In 1949 she married a fellow team member at Hertfordshire, David Medd, ten years her junior, whom she had first met in Erno Goldfinger’s office in 1938. The Medds left Hertfordshire County Architects to join Stirrat Marshall-Johnson (who had been Aslin’s deputy) at the newly founded Architects and Building Branch (A&BB) at the Ministry of Education in 1949. Modernist design of post-war British schools is largely due to the power and influence of the A&BB and the work of the Medds. Mary focused on ideas about child development, welfare and education and these went hand in hand with buildings designed to provide fresh air, sun, light, air and a connection with nature and art. Mary’s child centric philosophy is very well articulated in Catherine Burke’s book with detailed accounts of some of the key thinking and development in planning, structure, use of materials, furniture layouts, colour, texture and the relationship with outdoor spaces. Usefully there is an appendix listing projects and project architects. The schools were built on very limited budgets but they were high on aspiration and ambition. Many of the schools received great acclaim with study tours, publications, films and exhibitions and articles in several languages.

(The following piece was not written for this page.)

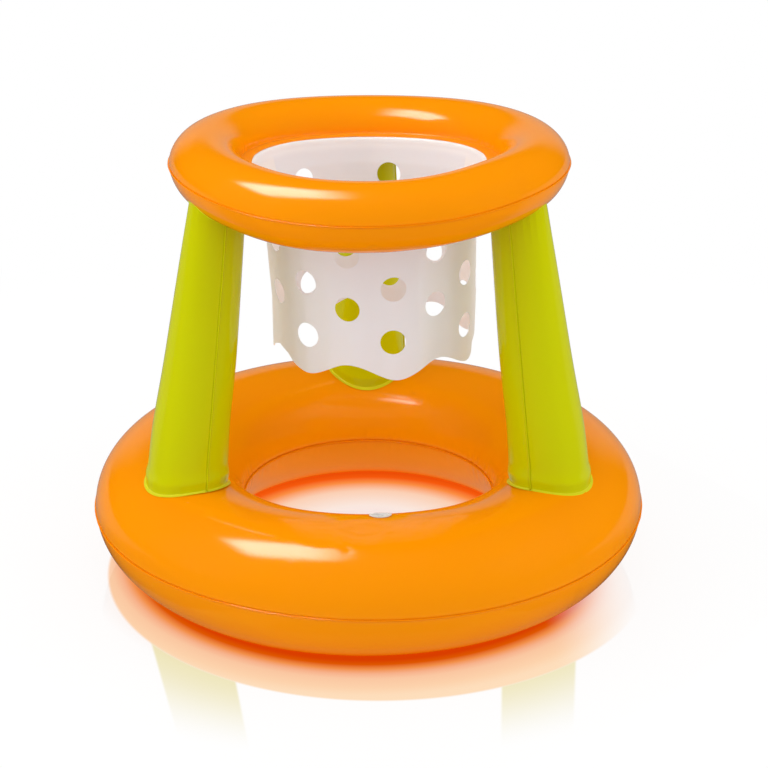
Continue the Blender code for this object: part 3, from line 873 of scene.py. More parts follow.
@dataclass
class InflatedRing:
    """A ring of two film panels, welded together round its outer and inner side."""

    name: str
    tube: Tube
    film: bpy.types.Material
    weld: WeldSweep
    columns: int
    rows: int
    inner_band: float

    def relief(self, azimuth: np.ndarray, angle: np.ndarray, points: np.ndarray) -> np.ndarray:
        """How far the film stands out of its plain shape. Rings add their own marks to this."""
        outer = hump(np.sin(angle / 2), 0.075)
        inner = hump(np.cos(angle / 2), 0.10)
        puckers = 0.00011 * outer * waver(azimuth, range(80, 130), 3)
        puckers = puckers + 0.00022 * inner * waver(azimuth, range(60, 100), 4)
        sway = 0.0006 * waver(azimuth, range(2, 8), 5) * np.sin(angle) ** 2
        return puckers + sway

    def panel(self, upper: bool) -> bpy.types.Object:
        """Makes the upper or the lower film panel.

        Args:
            upper: Which of the two.

        Returns:
            The panel, not yet cut or handed over.
        """
        side = 1 if upper else -1
        azimuth = np.linspace(0, TURN, self.columns, endpoint=False)[None, :]
        share = np.linspace(0, 1, self.rows)[:, None]
        angle = side * (0.004 + (math.pi - 0.008) * share)
        points = self.tube.place(azimuth, angle)
        points = points + self.tube.normal(azimuth, angle) * self.relief(azimuth, angle, points)[..., None]
        points[..., 2] = self.flatten(points[..., 2])
        weld = np.clip(hump(np.sin(angle / 2), 0.020) + hump(np.cos(angle / 2), 0.020), 0, 1)
        weld = np.broadcast_to(weld, points.shape[:2])
        if self.inner_band > FILM.fin:
            band = self.band_rows(azimuth, side, points[-1])
            points = np.concatenate([points, band])
            weld = np.concatenate([weld, np.ones(band.shape[:2])])
        if not upper:
            points, weld = points[::-1], weld[::-1]
        label = f"{self.name}_{'upper' if upper else 'lower'}_skin"
        piece = new_piece(label, grid_mesh(label, points, True, {"weld": weld}), self.film)
        give_wall(piece, FILM.thickness)
        return piece

    def flatten(self, height: np.ndarray) -> np.ndarray:
        """Keeps the film on or above what the hoop rests on."""
        return np.maximum(height, 0.0)

    def band_rows(self, azimuth: np.ndarray, side: int, edge: np.ndarray) -> np.ndarray:
        """The flat inner weld band, from the tube's inner edge inwards."""
        first = self.tube.radius - self.tube.half_width
        aside, up = self.tube.shift(azimuth[0], np.array(math.pi))
        level = self.tube.height + up + side * (FILM.seam_lift + FILM.thickness / 2)
        rows = []
        for share in np.linspace(0.06, 1, 9):
            out = first - share * self.inner_band
            sag = 0.0003 * share * waver(azimuth[0], range(5, 30), 9)
            joined = 1 - hump(np.array(share), 0.2)
            height = level + sag + (edge[:, 2] - level) * (1 - joined)
            across, along = out * np.cos(azimuth[0]) + aside, out * np.sin(azimuth[0])
            rows.append(np.stack([across, along, height], axis=-1))
        return np.array(rows)

    def seam(self, label: str, out: float, width: float) -> bpy.types.Object:
        """The pressed edge of a weld, swept round the ring.

        Args:
            label: The piece's name.
            out: Distance of the bead's middle from the axis.
            width: The bead's width across the weld.

        Returns:
            The bead.
        """
        azimuth = np.linspace(0, TURN, self.columns, endpoint=False)
        wide = np.stack([np.cos(azimuth), np.sin(azimuth), np.zeros_like(azimuth)], axis=-1)
        aside, up = self.tube.shift(azimuth, np.array(0.0 if out > self.tube.radius else math.pi))
        points = wide * out
        points[:, 0] += aside
        points[:, 2] = self.tube.height + up
        mesh = path_mesh(label, points, True, {"wide": wide})
        return self.weld.grow(
            label,
            mesh,
            width=width,
            height=FILM.bead_height,
            waviness=FILM.waviness,
            material=self.film,
        )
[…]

In 1958 David Medd received a Harkness scholarship to spend a year in the USA to study educational buildings. Mary was allowed to join him and they embarked on a 36,000 mile journey starting from Cambridge, Massachusetts and returned to England from Montreal, visiting schools and seeing many of Frank Lloyd Wright’s building in and around Chicago, taking notes and all the way!
The Medd’s expertise was much sought after internationally and they travelled extensively throughout their married lives. America and the Scandinavian countries and Holland continue to play a significant role in developing and testing their ideas. Mary left the Ministry of Education in 1972 after a disagreement over plans for a new primary school following tensions which had developed over child centred planning and more traditional models of education- a change which was adopted by a series of education secretaries beginning with Margret Thatcher in 1970. Mary continued to work on schools after her ‘retirement’ from the Ministry and helped plan primary schools in Wales. Her work continues to influence school design and together with her husband David Medd she wrote the key standards and guidance used in school building and furniture design including the Building Bulletins. After Mary ‘retired’ in 1972 the Medds were invited to work in Oman and Iran. In the 1990s the Medds were commissioned by the Aga Khan Education Services (AKES) to prepare reports on schools In Karachi, Kenya and Uganda and develop teacher training facilities. Their writings are extensive and much of it is held at the Institute of Education including publications on Colour in Schools, Lighting and Equipment, Primary Bases, Furniture and work on schools and education across the board.
My personal encounter with Mary Medd was at a charity garden party at Sewell’s Orchard where I had designed an extension for the Kemp House. Mary was a quiet and unassuming and to my great relief gave me a seal of approval to the alterations I had made to her original design. More recently, working on designs for a dozen new academies has given me the opportunity to explore Mary’s ideas on pedagogy and school design. Her ideas and architectural designs are still fresh and relevant today where children are important clients and space and light flow seamlessly and poetically, impassioning hearts and inspiring minds for those who care to see.